▶ OBJECTIVE: Only the lines from the start of the data through the one containing "wasm.setup();" belong in your answer; return them exactly.

▶ SUPPLIED INFORMATION:
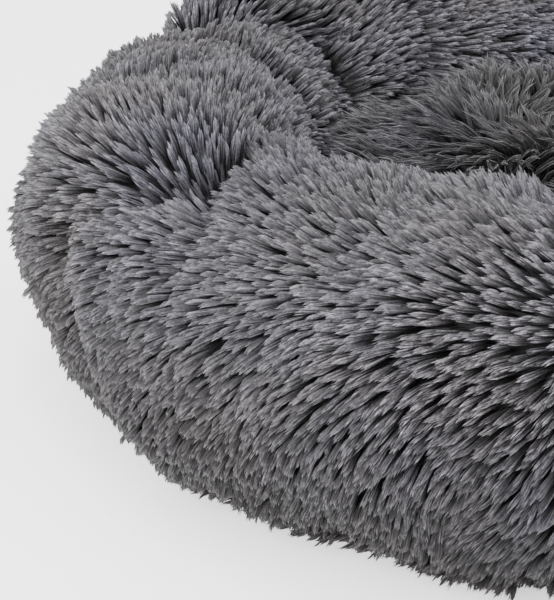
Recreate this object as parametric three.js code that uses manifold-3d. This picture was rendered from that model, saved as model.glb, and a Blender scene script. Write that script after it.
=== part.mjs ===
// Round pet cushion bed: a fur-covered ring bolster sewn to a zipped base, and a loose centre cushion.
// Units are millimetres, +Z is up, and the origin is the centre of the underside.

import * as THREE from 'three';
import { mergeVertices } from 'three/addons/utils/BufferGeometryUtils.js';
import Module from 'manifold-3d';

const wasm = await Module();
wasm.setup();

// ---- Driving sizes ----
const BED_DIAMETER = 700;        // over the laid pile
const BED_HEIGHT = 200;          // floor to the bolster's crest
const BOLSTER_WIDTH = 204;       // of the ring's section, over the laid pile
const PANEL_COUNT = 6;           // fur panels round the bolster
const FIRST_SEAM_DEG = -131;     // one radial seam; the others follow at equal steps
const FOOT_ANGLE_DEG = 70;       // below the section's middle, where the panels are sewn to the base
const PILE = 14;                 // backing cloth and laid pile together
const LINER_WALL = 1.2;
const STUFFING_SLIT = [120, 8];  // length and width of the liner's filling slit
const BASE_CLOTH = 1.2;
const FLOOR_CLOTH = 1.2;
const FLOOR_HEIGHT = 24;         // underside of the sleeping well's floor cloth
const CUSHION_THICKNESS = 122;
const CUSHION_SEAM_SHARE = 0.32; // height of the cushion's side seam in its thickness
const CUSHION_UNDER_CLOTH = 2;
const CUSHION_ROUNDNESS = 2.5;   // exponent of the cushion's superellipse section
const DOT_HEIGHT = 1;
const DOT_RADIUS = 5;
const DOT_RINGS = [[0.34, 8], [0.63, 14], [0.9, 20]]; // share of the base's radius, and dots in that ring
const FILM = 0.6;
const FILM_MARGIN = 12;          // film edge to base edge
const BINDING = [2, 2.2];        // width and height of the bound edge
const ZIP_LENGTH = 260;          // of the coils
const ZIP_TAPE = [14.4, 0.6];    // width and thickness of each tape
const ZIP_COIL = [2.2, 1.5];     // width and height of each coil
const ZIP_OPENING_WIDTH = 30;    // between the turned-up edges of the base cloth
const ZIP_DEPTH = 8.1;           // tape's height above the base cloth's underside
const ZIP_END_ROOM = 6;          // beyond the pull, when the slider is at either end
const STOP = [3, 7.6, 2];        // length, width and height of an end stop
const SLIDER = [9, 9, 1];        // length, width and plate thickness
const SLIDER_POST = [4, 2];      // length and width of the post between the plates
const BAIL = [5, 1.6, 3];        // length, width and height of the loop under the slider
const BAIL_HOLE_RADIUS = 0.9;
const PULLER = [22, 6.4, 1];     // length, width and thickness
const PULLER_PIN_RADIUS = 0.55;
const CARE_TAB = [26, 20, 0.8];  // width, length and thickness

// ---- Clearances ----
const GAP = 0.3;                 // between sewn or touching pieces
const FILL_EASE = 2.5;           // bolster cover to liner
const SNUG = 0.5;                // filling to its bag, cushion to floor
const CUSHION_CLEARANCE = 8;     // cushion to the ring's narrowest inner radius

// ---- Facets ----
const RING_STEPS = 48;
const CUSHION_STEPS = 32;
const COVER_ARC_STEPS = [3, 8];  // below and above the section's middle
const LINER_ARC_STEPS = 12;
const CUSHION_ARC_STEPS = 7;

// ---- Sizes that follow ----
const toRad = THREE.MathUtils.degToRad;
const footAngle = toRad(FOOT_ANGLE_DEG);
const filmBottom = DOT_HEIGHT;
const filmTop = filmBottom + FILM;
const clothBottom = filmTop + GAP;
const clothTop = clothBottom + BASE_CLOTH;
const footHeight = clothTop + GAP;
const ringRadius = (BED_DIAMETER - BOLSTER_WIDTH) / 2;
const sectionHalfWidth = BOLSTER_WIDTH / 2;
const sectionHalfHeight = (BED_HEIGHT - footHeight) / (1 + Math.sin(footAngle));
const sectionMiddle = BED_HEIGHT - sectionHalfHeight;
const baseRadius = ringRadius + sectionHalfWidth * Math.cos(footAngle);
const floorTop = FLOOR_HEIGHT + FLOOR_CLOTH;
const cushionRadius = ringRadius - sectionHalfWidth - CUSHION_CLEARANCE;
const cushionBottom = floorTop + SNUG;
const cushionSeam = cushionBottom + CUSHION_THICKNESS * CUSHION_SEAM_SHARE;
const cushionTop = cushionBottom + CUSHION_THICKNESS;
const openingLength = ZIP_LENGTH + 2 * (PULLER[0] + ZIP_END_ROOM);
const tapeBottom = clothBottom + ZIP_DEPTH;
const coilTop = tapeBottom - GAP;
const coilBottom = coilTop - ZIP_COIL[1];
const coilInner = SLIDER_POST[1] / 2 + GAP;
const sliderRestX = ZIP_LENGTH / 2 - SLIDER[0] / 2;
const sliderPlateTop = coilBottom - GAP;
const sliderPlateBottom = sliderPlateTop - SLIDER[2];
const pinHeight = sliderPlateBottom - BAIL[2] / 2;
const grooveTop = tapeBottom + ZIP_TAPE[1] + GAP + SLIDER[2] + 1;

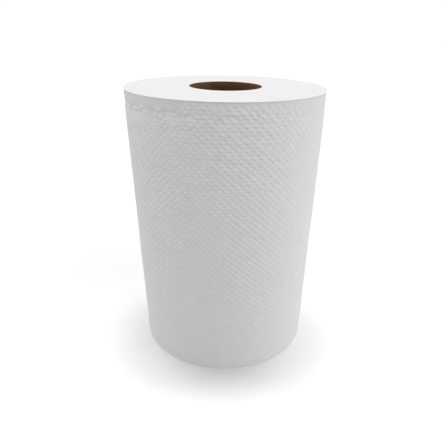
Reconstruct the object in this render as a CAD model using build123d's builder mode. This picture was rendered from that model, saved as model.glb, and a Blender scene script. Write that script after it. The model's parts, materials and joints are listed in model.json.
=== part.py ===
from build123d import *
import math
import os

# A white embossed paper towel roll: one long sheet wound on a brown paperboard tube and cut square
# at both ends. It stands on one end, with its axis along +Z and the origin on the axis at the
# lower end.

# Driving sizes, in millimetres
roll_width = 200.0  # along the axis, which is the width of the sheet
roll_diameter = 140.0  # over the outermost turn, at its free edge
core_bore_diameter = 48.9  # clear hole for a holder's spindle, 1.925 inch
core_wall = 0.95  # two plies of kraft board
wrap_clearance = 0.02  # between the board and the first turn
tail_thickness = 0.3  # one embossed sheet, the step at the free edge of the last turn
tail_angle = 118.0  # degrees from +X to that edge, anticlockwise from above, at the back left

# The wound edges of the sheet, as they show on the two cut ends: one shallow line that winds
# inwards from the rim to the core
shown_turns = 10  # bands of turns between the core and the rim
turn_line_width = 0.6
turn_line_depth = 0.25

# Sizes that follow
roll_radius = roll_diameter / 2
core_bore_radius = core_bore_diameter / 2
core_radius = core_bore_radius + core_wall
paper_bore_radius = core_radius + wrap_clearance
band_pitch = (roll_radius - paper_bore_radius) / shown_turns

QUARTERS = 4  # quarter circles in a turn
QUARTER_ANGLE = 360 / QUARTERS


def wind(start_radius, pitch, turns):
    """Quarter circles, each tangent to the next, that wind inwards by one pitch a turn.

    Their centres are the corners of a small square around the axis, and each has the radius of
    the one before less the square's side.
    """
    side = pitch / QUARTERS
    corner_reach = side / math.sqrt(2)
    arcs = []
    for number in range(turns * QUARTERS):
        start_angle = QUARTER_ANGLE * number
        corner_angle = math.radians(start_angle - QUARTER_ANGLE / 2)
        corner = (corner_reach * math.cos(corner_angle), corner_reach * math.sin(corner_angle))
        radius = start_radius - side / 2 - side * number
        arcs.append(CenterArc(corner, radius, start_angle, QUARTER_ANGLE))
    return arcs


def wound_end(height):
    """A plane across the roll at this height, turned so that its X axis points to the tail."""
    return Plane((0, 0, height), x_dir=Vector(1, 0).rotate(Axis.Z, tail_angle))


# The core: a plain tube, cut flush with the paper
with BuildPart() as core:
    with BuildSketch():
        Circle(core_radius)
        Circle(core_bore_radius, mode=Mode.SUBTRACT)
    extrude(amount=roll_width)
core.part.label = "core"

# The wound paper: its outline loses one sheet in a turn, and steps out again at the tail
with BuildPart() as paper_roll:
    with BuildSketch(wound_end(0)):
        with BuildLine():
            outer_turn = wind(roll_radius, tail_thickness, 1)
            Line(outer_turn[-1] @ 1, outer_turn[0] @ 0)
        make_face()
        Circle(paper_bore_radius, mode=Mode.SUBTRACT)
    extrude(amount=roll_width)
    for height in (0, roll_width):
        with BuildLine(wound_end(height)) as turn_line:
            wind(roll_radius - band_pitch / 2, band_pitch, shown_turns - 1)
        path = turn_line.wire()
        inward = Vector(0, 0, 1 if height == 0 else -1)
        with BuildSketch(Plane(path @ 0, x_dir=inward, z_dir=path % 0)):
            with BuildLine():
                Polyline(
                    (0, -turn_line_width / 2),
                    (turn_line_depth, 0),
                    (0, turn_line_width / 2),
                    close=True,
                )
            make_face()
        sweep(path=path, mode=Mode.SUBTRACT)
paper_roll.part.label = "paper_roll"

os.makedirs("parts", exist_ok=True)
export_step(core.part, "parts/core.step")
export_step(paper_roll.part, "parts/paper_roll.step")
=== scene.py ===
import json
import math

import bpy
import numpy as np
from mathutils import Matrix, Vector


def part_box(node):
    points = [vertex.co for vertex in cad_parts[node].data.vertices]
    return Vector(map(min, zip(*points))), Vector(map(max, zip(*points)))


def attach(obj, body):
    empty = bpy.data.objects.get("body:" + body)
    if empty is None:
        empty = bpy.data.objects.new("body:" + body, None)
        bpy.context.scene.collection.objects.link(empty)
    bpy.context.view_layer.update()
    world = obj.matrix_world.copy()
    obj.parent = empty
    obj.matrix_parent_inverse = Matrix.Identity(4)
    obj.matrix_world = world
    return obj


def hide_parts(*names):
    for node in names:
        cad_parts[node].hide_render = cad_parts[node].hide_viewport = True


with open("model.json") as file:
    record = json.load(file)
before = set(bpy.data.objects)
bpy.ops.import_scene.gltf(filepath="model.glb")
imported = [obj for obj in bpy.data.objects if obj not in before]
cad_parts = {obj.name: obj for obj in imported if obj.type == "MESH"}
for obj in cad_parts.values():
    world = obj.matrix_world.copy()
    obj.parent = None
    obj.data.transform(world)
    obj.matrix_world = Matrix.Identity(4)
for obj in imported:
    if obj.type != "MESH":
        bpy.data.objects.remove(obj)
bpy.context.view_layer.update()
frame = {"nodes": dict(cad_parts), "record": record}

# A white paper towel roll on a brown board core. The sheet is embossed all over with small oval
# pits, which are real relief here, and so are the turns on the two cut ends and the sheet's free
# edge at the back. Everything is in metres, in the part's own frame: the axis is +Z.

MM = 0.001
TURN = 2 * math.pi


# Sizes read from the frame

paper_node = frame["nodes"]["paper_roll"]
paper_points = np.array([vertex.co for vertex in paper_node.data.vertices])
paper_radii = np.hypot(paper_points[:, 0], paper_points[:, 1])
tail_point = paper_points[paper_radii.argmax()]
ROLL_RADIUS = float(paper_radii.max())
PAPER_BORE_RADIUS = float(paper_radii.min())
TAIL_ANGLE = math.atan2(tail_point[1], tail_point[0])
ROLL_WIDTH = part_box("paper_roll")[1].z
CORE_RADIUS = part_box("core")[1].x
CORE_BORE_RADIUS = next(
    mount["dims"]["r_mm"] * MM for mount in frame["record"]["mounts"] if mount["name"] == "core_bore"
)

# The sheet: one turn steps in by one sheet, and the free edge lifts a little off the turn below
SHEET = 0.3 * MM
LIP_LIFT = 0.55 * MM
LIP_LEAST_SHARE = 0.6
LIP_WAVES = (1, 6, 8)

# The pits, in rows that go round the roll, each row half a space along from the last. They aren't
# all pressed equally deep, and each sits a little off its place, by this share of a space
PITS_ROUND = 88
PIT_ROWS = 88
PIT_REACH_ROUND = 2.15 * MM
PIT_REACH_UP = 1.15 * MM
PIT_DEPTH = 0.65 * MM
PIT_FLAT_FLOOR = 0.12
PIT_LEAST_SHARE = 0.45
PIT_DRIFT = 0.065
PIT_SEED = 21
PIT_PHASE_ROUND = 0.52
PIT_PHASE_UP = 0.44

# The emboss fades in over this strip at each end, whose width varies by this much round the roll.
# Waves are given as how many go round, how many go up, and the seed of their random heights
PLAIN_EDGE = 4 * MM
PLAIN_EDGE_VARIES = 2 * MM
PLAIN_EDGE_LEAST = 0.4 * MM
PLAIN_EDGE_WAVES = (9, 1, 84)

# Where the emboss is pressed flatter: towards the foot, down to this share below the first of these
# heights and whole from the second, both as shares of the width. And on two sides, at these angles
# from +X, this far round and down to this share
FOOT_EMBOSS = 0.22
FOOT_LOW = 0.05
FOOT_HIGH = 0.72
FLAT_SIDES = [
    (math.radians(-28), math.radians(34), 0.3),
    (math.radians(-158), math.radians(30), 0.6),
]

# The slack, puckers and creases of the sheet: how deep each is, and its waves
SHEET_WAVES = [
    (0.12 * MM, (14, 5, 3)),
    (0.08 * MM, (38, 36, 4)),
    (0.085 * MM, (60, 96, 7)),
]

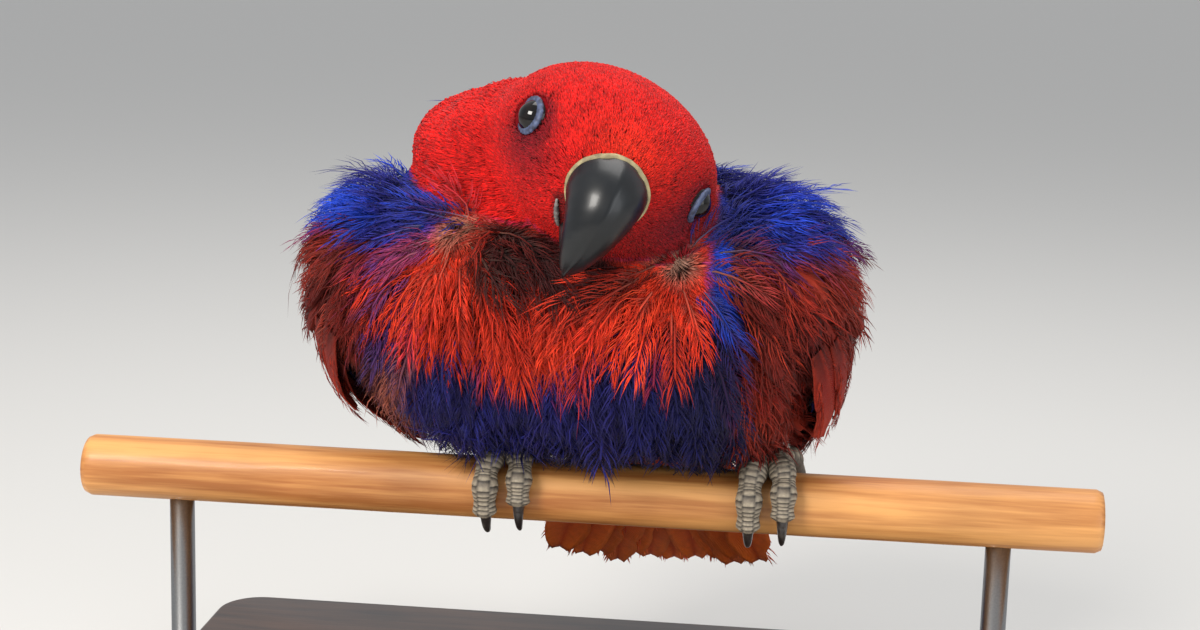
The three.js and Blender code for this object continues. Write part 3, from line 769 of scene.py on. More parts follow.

▶ OUTPUT OF THE EXERCISE:
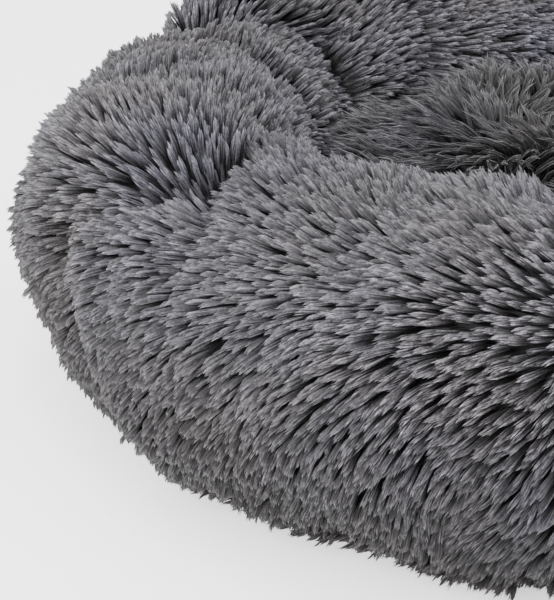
Recreate this object as parametric three.js code that uses manifold-3d. This picture was rendered from that model, saved as model.glb, and a Blender scene script. Write that script after it.
=== part.mjs ===
// Round pet cushion bed: a fur-covered ring bolster sewn to a zipped base, and a loose centre cushion.
// Units are millimetres, +Z is up, and the origin is the centre of the underside.

import * as THREE from 'three';
import { mergeVertices } from 'three/addons/utils/BufferGeometryUtils.js';
import Module from 'manifold-3d';

const wasm = await Module();
wasm.setup();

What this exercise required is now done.